Why does it have to be a big "to-do" to introduce them to someone who's gay? Why would it even be mentioned? Just introduce them to the person and let it go at that - don't even discuss sexual orientation - you wouldn't for anyone else. As if I introduced my husband (when we were dating) as "This is Vince, my heterosexual friend, take a good, hard look at him, he's heterosexual." Just as you wouldn't do that - you wouldn't say "Hey, here's my gay friend, take a picture, etc." as if you're looking at the bearded woman at the circus.

9 moms found this helpful

You are WAY overanalyzing this.

First of all, introducing your child to anyone should come naturally, no matter what sexual orientation, race, handicap, etc. Why would you mention this as something different to your child and call attention to the difference, whatever it is?

Your child has probably met someone gay already as well.

I am sure your gay friend will not be conversing the differences of gay and straight and what they do with your child.

If YOU present this as a "situation" and "different" to your child, only then will your child see it as "different". Just introduce the guy as your friend from your childhood and that's that. No big deal.

8 moms found this helpful

Uhm...you introduce them. That's it. There isn't much to handle. You address the questions as they come up. You don't need to explain anything. I know several gay people. My children have met them and "the differences" have never been commented on by either of my children.

We own a rental property and our tenants are a lesbian couple. They kissed goodbye one day while we were at their house doing some work. My son asked why two girls kissed like that. So THEN we addressed it. I just explained that many women like men, but some love girls instead. He asked if there were boys who kissed boys like that and I said yes. His response (of course) was "Ew!". So we talked a bit about respecting others and how it was ok if he didn't understand it.

8 moms found this helpful

It won't be an issue unless you make it an issue.

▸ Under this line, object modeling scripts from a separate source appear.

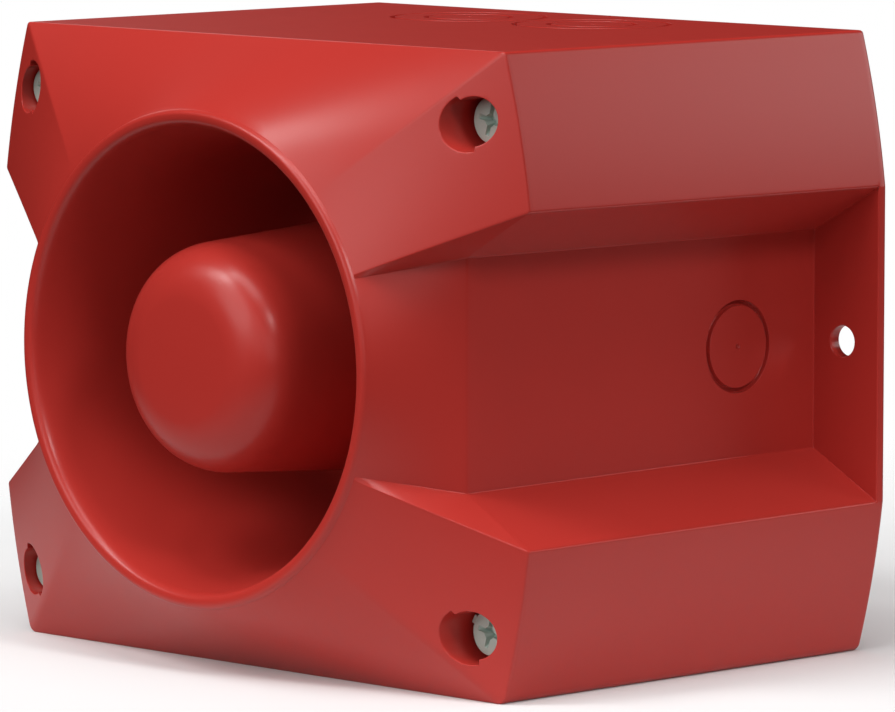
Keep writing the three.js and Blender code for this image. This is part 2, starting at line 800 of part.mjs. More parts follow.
function terminalBlockGeometry() {
  const { x, z, front, half } = TERMINAL;
  const width = (TERMINAL.count * TERMINAL.pitch) / 2;
  const { from, to, low, high } = WIRE_WAY;
  const body = box(x - width, x + width, front, BASE_BOARD_Y - CLEARANCE, z - half, z + half);
  const cutters = rowOffsets(TERMINAL).flatMap((dx) => {
    const spot = [x + dx, 0, z + WELL.z];
    const left = x + dx - WIRE_WAY.half;
    const right = x + dx + WIRE_WAY.half;
    return [
      cylinder(WELL.radius, front - 1, front + WELL.depth, 12).translate(...spot),
      box(left, right, front + from, front + to, z + low, z + high),
      cylinder(WELL.throat, front + WELL.depth - 1, front + from + 1, 8).translate(...spot),
    ];
  });
  return carve([body], cutters);
}

function terminalScrewGeometry() {
  const { head, headDepth, shank, length, slot } = TERMINAL_SCREW;
  const profile = [
    [0, 0],
    [head, 0],
    [head, headDepth],
    [shank, headDepth],
    [shank, length],
    [0, length],
  ];
  return carve([lathe(profile, 12)], [box(-head - 1, head + 1, -1, headDepth / 2, -slot, slot)]);
}

function dipSwitchGeometry() {
  const { x, z, rear, half, border } = DIP;
  const { reach, depth } = DIP_SLOT;
  const width = (DIP.count * DIP.pitch) / 2 + border;
  const body = box(x - width, x + width, BOARD_TOP_Y, rear, z - half, z + half);
  const slots = rowOffsets(DIP).map((dx) => {
    const left = x + dx - DIP_SLOT.half;
    const right = x + dx + DIP_SLOT.half;
    return box(left, right, rear - depth, rear + 1, z - reach, z + reach);
  });
  return carve([body], slots);
}

function dipLeverGeometry() {
  const { foot, knob } = DIP_LEVER;
  return carve([
    box(-foot.x, foot.x, foot.front, foot.rear, -foot.z, foot.z),
    box(-knob.x, knob.x, knob.front, knob.rear, -knob.z, knob.z),
  ]);
}

function trimmerBodyGeometry() {
  const { x, z, rear, half, pocketDepth } = TRIMMER;
  const body = box(x - half, x + half, BOARD_TOP_Y, rear, z - half, z + half);
  const pocket = cylinder(TRIMMER.pocket, rear - pocketDepth, rear + 1, 20);
  return carve([body], [pocket.translate(x, 0, z)]);
}

function trimmerRotorGeometry() {
  const { radius, sunk, proud, chamfer, slot, slotReach } = ROTOR;
  const body = lathe([
    [0, -sunk],
    [radius, -sunk],
    [radius, proud - chamfer],
    [radius - chamfer, proud],
    [0, proud],
  ]);
  return carve([body], [box(-slotReach, slotReach, -slot, proud + 1, -slot, slot)]);
}

// Upright can with a rounded, crimped foot; it stands on y = 0 and rises to +Y.
function capacitorGeometry({ radius, height }) {
  const { edge, foot, crimp } = CAN;
  return lathe(
    [
      [0, 0],
      [radius - edge, 0],
      [radius, foot],
      [radius, crimp - edge],
      [radius - edge, crimp],
      [radius, crimp + edge],
      [radius, height - edge],
      [radius - edge, height],
      [0, height],
    ],
    12,
  );
}

function inductorGeometry() {
  const { flange, coil, height, rim, slope } = INDUCTOR;
  return lathe(
    [
      [0, 0],
      [flange, 0],
      [flange, rim],
      [coil, rim + slope],
      [coil, height - rim - slope],
      [flange, height - rim],
      [flange, height],
      [0, height],
    ],
    14,
  );
}

function controllerGeometry() {
  const { half, depth, lift, height, legHalf, legHeight, legReach } = CHIP;
  const legs = rowOffsets(CHIP).map((dx) =>
    box(dx - legHalf, dx + legHalf, 0, legHeight, -legReach, legReach),
  );
  return carve([box(-half, half, lift, height, -depth, depth), ...legs]);
}

function transistorGeometry() {
  const { half, height, bottom, tab, tabEnd, hole, holeZ } = TRANSISTOR;
  const body = box(-half, half, 0, height, -bottom, bottom);
  const plate = box(-half, half, 0, tab, bottom - 1, tabEnd);
  return carve([body, plate], [cylinder(hole, -1, tab + 1, 12).translate(0, 0, holeZ)]);
}

// An insulated wire from the main board to the driver's edge.
function driverLeadGeometry(angle) {
  const path = LEAD.route.map(([radius, y, turn]) => {
    const way = radians(angle + turn);
    return new THREE.Vector3(radius * Math.cos(way), y, radius * Math.sin(way));
  });
  const section = new THREE.Shape(
    Array.from({ length: LEAD.sides }, (_, i) => {
      const way = (i * 2 * Math.PI) / LEAD.sides;
      return new THREE.Vector2(LEAD.radius * Math.cos(way), LEAD.radius * Math.sin(way));
    }),
  );
  const extrudePath = new THREE.CatmullRomCurve3(path);
  return new THREE.ExtrudeGeometry(section, { steps: LEAD.steps, extrudePath, bevelEnabled: false });
}

// ---------------------------------------------------------------- materials

function material(color, roughness, metalness = 0) {
  return new THREE.MeshStandardMaterial({ color, roughness, metalness });
}

const red = material(0xb23530, 0.42);
const rubber = material(0x1c1c1c, 0.85);
const zinc = material(0x8c8c86, 0.35, 1);
const brass = material(0xb08d46, 0.35, 1);
const steel = material(0x9a9ca0, 0.3, 1);
const ferrite = material(0x2a2a2c, 0.7);
const film = material(0xb58a4a, 0.4);
const copper = material(0xb4683a, 0.35, 1);
const blackPlastic = material(0x202022, 0.5);
const greenPlastic = material(0x2f7a45, 0.5);
const bluePlastic = material(0x24579a, 0.45);
const whitePlastic = material(0xe6e4dc, 0.5);
const laminate = material(0x1f6a3d, 0.45);
const canSleeve = material(0x23283a, 0.4);
const redWire = material(0xa32222, 0.5);

// ---------------------------------------------------------------- assembly

const sounder = new THREE.Group();
const base = new THREE.Group();
const cover = new THREE.Group();
sounder.add(base, cover);

function place(group, name, geometry, finish, x = 0, y = 0, z = 0) {
  const mesh = new THREE.Mesh(geometry, finish.clone());
  mesh.name = name;
  mesh.position.set(x, y, z);
  group.add(mesh);
}

// Parts that stay on the wall.
place(base, "housing", housingGeometry(), red);
place(base, "cover_gasket", coverGasketGeometry(), rubber);
place(base, "terminal_board", baseBoardGeometry(), laminate);
place(base, "terminal_block", terminalBlockGeometry(), greenPlastic);
place(base, "contact_header", contactHeaderGeometry(), blackPlastic);
[-1, 1].forEach((side, i) => {
  const screw = panScrewGeometry(SCREW_LENGTH.terminalBoard).rotateX(Math.PI);
  const y = BASE_BOARD_Y - CLEARANCE;
  place(base, `terminal_board_screw_${i + 1}`, screw, zinc, side * BASE_POST.x, y, BASE_POST.z);
});
rowOffsets(TERMINAL).forEach((dx, i) => {
  const x = TERMINAL.x + dx;
  const y = TERMINAL.front + TERMINAL_SCREW.sunk;
  const z = TERMINAL.z + WELL.z;
  place(base, `terminal_screw_${i + 1}`, terminalScrewGeometry(), zinc, x, y, z);
});

// Parts at the four corners.
screwCorners.forEach(([x, z], i) => {
  const at = [x * SCREW_X, 0, z * SCREW_Z];
  const sealRear = SEAT_Y - HAIRLINE;
  const seal = ring(SEAL.inner, SEAL.outer, sealRear - SEAL.depth, sealRear, 12);
  place(base, `screw_receptacle_${i + 1}`, receptacleGeometry(), brass, ...at);
  place(cover, `screw_seal_${i + 1}`, seal, rubber, ...at);
  const screw = coverScrewGeometry(LUG_ANGLES[i]);
  place(cover, `cover_screw_${i + 1}`, screw, zinc, at[0], HEAD_Y, at[2]);
});

// Horn and driver.
place(cover, "front_cover", frontCoverGeometry(), red);
place(cover, "bullet", bulletGeometry(), red);
place(cover, "throat_tube", throatTubeGeometry(), blackPlastic);
place(cover, "driver_gasket", driverGasketGeometry(), rubber);
place(cover, "driver_clamp_ring", clampRingGeometry(), blackPlastic);
place(cover, "diaphragm", diaphragmGeometry(), film);
const ringOf = ({ inner, front, rear }, outer) => ring(inner, outer, front, rear);
place(cover, "voice_coil", ringOf(VOICE_COIL, VOICE_COIL.outer), copper);
place(cover, "top_plate", ringOf(TOP_PLATE, MAGNET_R), steel);
place(cover, "magnet", ringOf(MAGNET, MAGNET_R), ferrite);
place(cover, "pole_piece", polePieceGeometry(), steel);
legSpots(LEG.circle).forEach(([x, z], i) => {
  const screw = panScrewGeometry(SCREW_LENGTH.bullet);
  place(cover, `bullet_screw_${i + 1}`, screw, zinc, x, DRIVER_BACK_Y, z);
});
legSpots(-DRIVER_SCREW_R).forEach(([x, z], i) => {
  const screw = panScrewGeometry(SCREW_LENGTH.driver);
  place(cover, `driver_screw_${i + 1}`, screw, zinc, x, DRIVER_SEAT_Y, z);
});

// Main board and what is on it.
place(cover, "main_board", mainBoardGeometry(), laminate);
boardPosts().forEach(([x, z], i) => {
  const screw = panScrewGeometry(SCREW_LENGTH.mainBoard);
  place(cover, `main_board_screw_${i + 1}`, screw, zinc, x, BOARD_TOP_Y, z);
});
place(cover, "contact_socket", contactSocketGeometry(), blackPlastic);
place(cover, "dip_switch", dipSwitchGeometry(), bluePlastic);
rowOffsets(DIP).forEach((dx, i) => {
  const x = DIP.x + dx;
  const z = DIP.z + DIP_REST;
  place(cover, `dip_lever_${i + 1}`, dipLeverGeometry(), whitePlastic, x, DIP.rear, z);
});
place(cover, "volume_trimmer", trimmerBodyGeometry(), bluePlastic);
const rotor = trimmerRotorGeometry();
place(cover, "trimmer_rotor", rotor, whitePlastic, TRIMMER.x, TRIMMER.rear, TRIMMER.z);
const large = capacitorGeometry(CAPACITOR_LARGE);
place(cover, "capacitor_large", large, canSleeve, CAPACITOR_LARGE.x, BOARD_TOP_Y, CAPACITOR_LARGE.z);
const small = capacitorGeometry(CAPACITOR_SMALL);
place(cover, "capacitor_small", small, canSleeve, CAPACITOR_SMALL.x, BOARD_TOP_Y, CAPACITOR_SMALL.z);
place(cover, "inductor", inductorGeometry(), copper, INDUCTOR.x, BOARD_TOP_Y, INDUCTOR.z);
place(cover, "controller_chip", controllerGeometry(), blackPlastic, 0, BOARD_TOP_Y, CHIP.z);
const transistor = transistorGeometry();
place(cover, "power_transistor", transistor, blackPlastic, TRANSISTOR.x, BOARD_TOP_Y, TRANSISTOR.z);
place(cover, "driver_lead_red", driverLeadGeometry(LEAD_ANGLES.red), redWire);
place(cover, "driver_lead_black", driverLeadGeometry(LEAD_ANGLES.black), blackPlastic);

export default sounder;
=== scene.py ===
"""Looks of the wall-mounted horn sounder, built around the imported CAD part.

Lengths in the helpers are millimetres in the part's own frame (+Z up, the horn faces -Y) and
become metres when a mesh is made.
"""

import json
import math

import bmesh
import bpy
import numpy as np
from mathutils import Matrix, Vector
from mathutils.bvhtree import BVHTree


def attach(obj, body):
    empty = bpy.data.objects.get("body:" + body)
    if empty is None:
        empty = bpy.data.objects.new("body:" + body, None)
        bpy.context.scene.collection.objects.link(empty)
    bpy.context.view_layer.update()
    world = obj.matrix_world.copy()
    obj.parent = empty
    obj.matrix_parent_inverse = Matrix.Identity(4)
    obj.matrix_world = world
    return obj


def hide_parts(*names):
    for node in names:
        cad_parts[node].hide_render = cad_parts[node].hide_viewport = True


MM = 0.001
WELD = 1e-4
BOX_EDGE_ANGLE = 10

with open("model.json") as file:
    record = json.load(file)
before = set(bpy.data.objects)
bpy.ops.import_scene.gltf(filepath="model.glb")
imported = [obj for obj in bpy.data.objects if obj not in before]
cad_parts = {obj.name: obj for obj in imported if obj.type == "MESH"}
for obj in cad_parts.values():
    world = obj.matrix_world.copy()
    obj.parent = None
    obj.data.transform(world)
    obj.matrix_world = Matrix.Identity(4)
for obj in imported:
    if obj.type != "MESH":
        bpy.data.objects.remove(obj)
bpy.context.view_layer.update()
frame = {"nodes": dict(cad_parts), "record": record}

# ------------------------------------------------------------------ driving dimensions

HALF_HEIGHT = 70
DEPTH = 113.8
RIM_Y = -112.6
RIM_GAP = 0.02
RIM_STEP = 0.3  # the cover's rim is thicker than the housing's wall by this much
WALL = 2.6
REAR_WALL = 3.6
EAR = 3.0
BULGE = 0.7
OUTLINE_FRONT = {"corner": 76, "side": (83.5, 36.2), "foot": (65, 25.5)}
OUTLINE_REAR = {"corner": 77.2, "side": (84.3, 35.4), "foot": (65, 24.7)}
FILLET = {"top": 0.9, "bottom": 2.2, "side": 0.7, "foot": 0.35}
COLUMNS = {"top": 96, "slant": 26, "wedge": 10, "floor": 44, "corner": 6}
LIP_ANGLE = {"corner": 45, "side": 23.7, "foot": 22.7}
EDGE_SOFTNESS = 0.45

SCREW_X = 70.6
SCREW_Z = 55.1
BORE = {"radius": 5.3, "wide": 6.35, "swell": 0.5, "from": 123, "to": 282}
SEAT_Y = -108
SLEEVE = {"radius": 7.6, "end": -105}
COLUMN = {"radius": 6.9, "end": -104.6, "bore": 4.6, "bore_end": -90}

HORN_FLOOR_Y = -62.5
HORN_BACK_Y = -59
THROAT_HOLE = 10.4
HORN_WALL = 2.6
HORN_BACK_MOUTH = (52.2, -127.5)
POSTS = [(x, z) for x in (-27, 27) for z in (-24, 24)]
POST_END_Y = -33.05
LEG_R = 27.5
LEG_ANGLES = (90, 210, 330)
DRIVER_SCREW_R = 20
BASE_POSTS = [(-26, -56), (26, -56)]
POST_R = 3
BASE_POST_END_Y = -8.35
POST_PILOT_Y = -42
PILOT_R = 1.3
CLEAR_HOLE_R = 1.7
SHANK_HOLE_R = 2.85

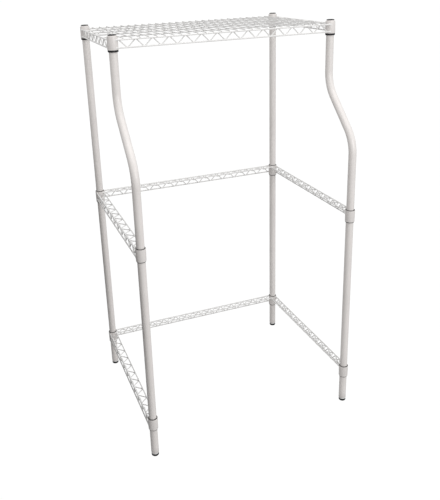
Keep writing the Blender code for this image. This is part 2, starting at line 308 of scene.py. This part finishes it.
def powder_coat(name, tint, rough, peel=0.00006, coat=0.25):
    """Epoxy powder coat on steel: fine orange peel, a faint unevenness of
    tone from one area to the next, and a soft gloss."""
    m, t, p = nodes_of(name)
    broad = noise(t, 9.0, 3.0, 0.55)
    col = ramp(t, broad.outputs["Fac"], [(0.30, [c * 0.97 for c in tint]), (0.52, tint),
                                         (0.74, [min(1, c * 1.03) for c in tint])])
    speck = noise(t, 420.0, 2.0, 0.6)
    sp = ramp(t, speck.outputs["Fac"], [(0.34, (0.965, 0.965, 0.965)), (0.48, (1, 1, 1))])
    mix = t.nodes.new("ShaderNodeMix")
    mix.data_type = 'RGBA'
    mix.blend_type = 'MULTIPLY'
    mix.inputs["Factor"].default_value = 1.0
    t.links.new(col.outputs["Color"], mix.inputs[6])
    t.links.new(sp.outputs["Color"], mix.inputs[7])
    t.links.new(mix.outputs[2], p.inputs["Base Color"])
    cloud = noise(t, 55.0, 3.0, 0.5)
    r = spread(t, cloud.outputs["Fac"], rough - 0.05, rough + 0.06)
    t.links.new(r.outputs["Result"], p.inputs["Roughness"])
    wave = noise(t, 330.0, 2.0, 0.5)
    grain = noise(t, 1500.0, 1.0, 0.5)
    b1 = bump(t, wave.outputs["Fac"], 0.35, peel * 2.2)
    b2 = bump(t, grain.outputs["Fac"], 0.30, peel, b1)
    t.links.new(b2.outputs["Normal"], p.inputs["Normal"])
    p.inputs["Specular IOR Level"].default_value = 0.45
    p.inputs["Coat Weight"].default_value = coat
    p.inputs["Coat Roughness"].default_value = 0.22
    return m


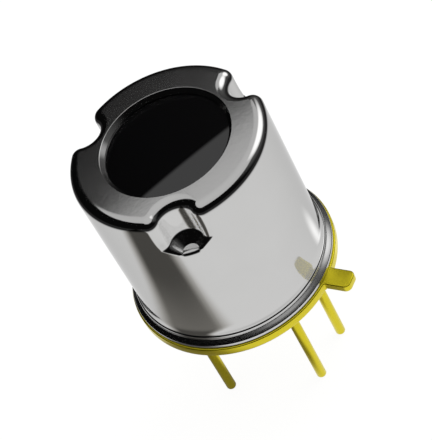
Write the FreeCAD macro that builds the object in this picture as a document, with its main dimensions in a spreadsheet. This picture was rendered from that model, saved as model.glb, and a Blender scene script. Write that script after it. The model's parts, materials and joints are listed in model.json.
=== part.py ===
import FreeCAD, Part

import math
import os

import Sketcher

# A thermopile infrared sensor in a round metal can.
# The origin is the centre of the header's underside, +Z runs along the can's axis to the
# aperture, and +X points to the locating tab. All lengths are millimetres, angles degrees.

SIZES = [
    # Header, the plated base disc that everything stands on
    ("header_overhang", 0.08),
    ("header_thickness", 0.43),
    ("header_bevel", 0.04),
    ("platform_clearance", 0.17),
    ("platform_rise", 0.62),
    ("tab_length", 1.13),
    ("tab_width", 0.86),
    ("tab_thickness", 0.36),
    ("tab_corner", 0.28),
    ("tab_bevel", 0.05),
    # Can, drawn from one sheet
    ("can_radius", 4.17),
    ("can_height", 8.05),
    ("sheet_thickness", 0.30),
    ("rim_round", 0.43),
    ("hollow_bevel", 0.09),
    ("window_lap", 0.33),
    ("aperture_round", 0.28),
    ("flange_overhang", 0.32),
    ("flange_thickness", 0.21),
    ("flange_bevel", 0.07),
    ("step_overhang", 0.12),
    ("step_height", 0.58),
    ("step_bevel", 0.04),
    ("foot_slope", 0.06),
    # Crimps, pressed inwards from the rim by a round punch with a bevelled tip
    ("crimp_count", 3),
    ("crimp_turn", 60),
    ("crimp_radius", 0.75),
    ("crimp_depth", 0.87),
    ("crimp_length", 2.07),
    ("crimp_bevel", 0.41),
    ("crimp_edge_round", 0.44),
    # Infrared window, bonded under the roof between the crimps
    ("window_clearance", 0.05),
    ("window_thickness", 0.50),
    ("window_bond_thickness", 0.05),
    ("window_bond_margin", 0.06),
    ("window_bond_inset", 0.12),
    # Leads and their glass seals
    ("lead_radius", 0.22),
    ("near_lead_angle", 23.3),
    ("far_lead_angle", 116.3),
    ("lead_drop", 6.02),
    ("lead_rise", 0.45),
    ("lead_tip_bevel", 0.05),
    ("seal_radius", 0.55),
    ("seal_margin", 0.25),
    ("braze_radius", 0.42),
    ("braze_height", 0.20),
    ("braze_depth", 0.10),
    # Thermopile chip and what is laid down on it
    ("chip_bond_thickness", 0.03),
    ("chip_width", 2.00),
    ("chip_thickness", 0.40),
    ("etch_base", 1.66),
    ("etch_top", 1.10),
    ("membrane_thickness", 0.02),
    ("absorber_width", 0.50),
    ("absorber_thickness", 0.03),
    ("couple_count", 5),
    ("couple_pitch", 0.09),
    ("couple_width", 0.05),
    ("couple_length", 0.50),
    ("couple_gap", 0.02),
    ("film_thickness", 0.02),
    ("pad_width", 0.20),
    ("pad_inset_x", 0.15),
    ("pad_inset_y", 0.30),
    # Reference chip, which reads the header's own temperature
    ("reference_width", 0.70),
    ("reference_thickness", 0.30),
    ("reference_offset", 2.20),
    # Bond wires
    ("wire_radius", 0.03),
    ("wire_loop_rise", 0.90),
    ("wire_corner", 0.12),
]

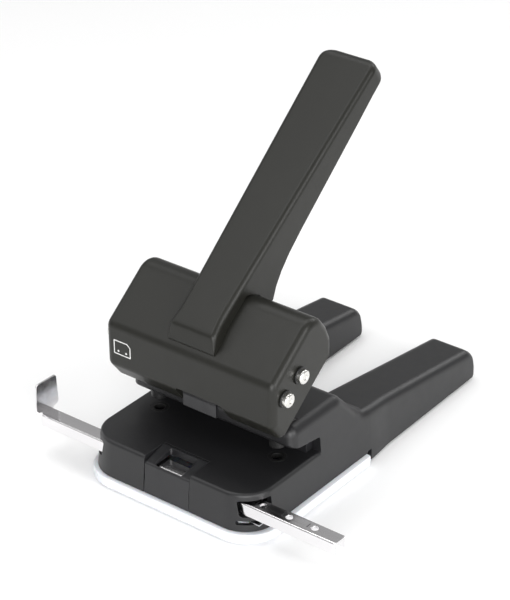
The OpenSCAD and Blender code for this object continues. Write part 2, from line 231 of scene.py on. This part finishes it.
# ---------------------------------------------------------------- materials
def material(name, base, worn, rough, metal=0.0, fine=1800, fine_bump=0.2, fine_depth=0.00003, tone=0.12, wear=0.3, edge=0.0004, stretch=(1, 1, 1), coat=0.0, coat_rough=0.2, sss=0.0, spec=0.5, rough_var=0.08):
    """Colour that varies in broad patches, fine bump, varied roughness, and wear on true edges."""
    m = bpy.data.materials.new(name)
    m.use_nodes = True
    t, link = m.node_tree.nodes, m.node_tree.links
    p = t["Principled BSDF"]
    p.inputs["Metallic"].default_value = metal
    p.inputs["Specular IOR Level"].default_value = spec
    p.inputs["Coat Weight"].default_value = coat
    p.inputs["Coat Roughness"].default_value = coat_rough
    if sss:
        p.inputs["Subsurface Weight"].default_value = sss
        p.inputs["Subsurface Scale"].default_value = 0.002
    co = t.new("ShaderNodeTexCoord")
    mp = t.new("ShaderNodeMapping")
    mp.inputs["Scale"].default_value = stretch
    link.new(co.outputs["Object"], mp.inputs["Vector"])

    def noise(scale, detail):
        n = t.new("ShaderNodeTexNoise")
        n.inputs["Scale"].default_value = scale
        n.inputs["Detail"].default_value = detail
        link.new(mp.outputs["Vector"], n.inputs["Vector"])
        return n.outputs["Fac"]

    broad, small = noise(34, 4), noise(fine, 3)
    ramp = t.new("ShaderNodeValToRGB")
    ramp.color_ramp.elements[0].position, ramp.color_ramp.elements[1].position = 0.3, 0.7
    ramp.color_ramp.elements[0].color = [c * (1 - tone) for c in base] + [1]
    ramp.color_ramp.elements[1].color = [min(1, c * (1 + tone)) for c in base] + [1]
    link.new(broad, ramp.inputs["Fac"])
    # wear: where the rounded normal leaves the true one, broken up by noise
    bev = t.new("ShaderNodeBevel")
    bev.samples = 4
    bev.inputs["Radius"].default_value = edge
    geo = t.new("ShaderNodeNewGeometry")
    dot = t.new("ShaderNodeVectorMath")
    dot.operation = "DOT_PRODUCT"
    link.new(bev.outputs["Normal"], dot.inputs[0])
    link.new(geo.outputs["Normal"], dot.inputs[1])
    rng = t.new("ShaderNodeMapRange")
    rng.inputs["From Min"].default_value, rng.inputs["From Max"].default_value = 0.995, 0.8
    rng.inputs["To Min"].default_value, rng.inputs["To Max"].default_value = 0.0, wear
    link.new(dot.outputs["Value"], rng.inputs["Value"])
    mul = t.new("ShaderNodeMath")
    mul.operation = "MULTIPLY"
    link.new(rng.outputs["Result"], mul.inputs[0])
    link.new(noise(260, 5), mul.inputs[1])
    mix = t.new("ShaderNodeMix")
    mix.data_type = "RGBA"
    link.new(mul.outputs["Value"], mix.inputs[0])
    link.new(ramp.outputs["Color"], mix.inputs[6])
    mix.inputs[7].default_value = list(worn) + [1]
    link.new(mix.outputs[2], p.inputs["Base Color"])
    rr = t.new("ShaderNodeMapRange")
    rr.inputs["To Min"].default_value = max(0.02, rough - rough_var)
    rr.inputs["To Max"].default_value = rough + rough_var
    rr.inputs["From Min"].default_value, rr.inputs["From Max"].default_value = 0.3, 0.7
    link.new(noise(150, 5), rr.inputs["Value"])
    link.new(rr.outputs["Result"], p.inputs["Roughness"])
    bump = t.new("ShaderNodeBump")
    bump.inputs["Strength"].default_value = fine_bump
    bump.inputs["Distance"].default_value = fine_depth
    link.new(small, bump.inputs["Height"])
    link.new(bev.outputs["Normal"], bump.inputs["Normal"])
    link.new(bump.outputs["Normal"], p.inputs["Normal"])
    return m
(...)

Just say, "This is my friend Tom." Or "This is my friend Tom and his partner Rick."

If your son asks, "What's a partner," just say, "That's the guy he lives with. It's sort of like being married." End of story. Really, a 6-year-old will not care about this one way or another unless you signal that it's an issue. So don't.

8 moms found this helpful

Do you introduce your straight friends like this: "Son, this is Tom. He likes women." If not, then who cares that this new friend is gay?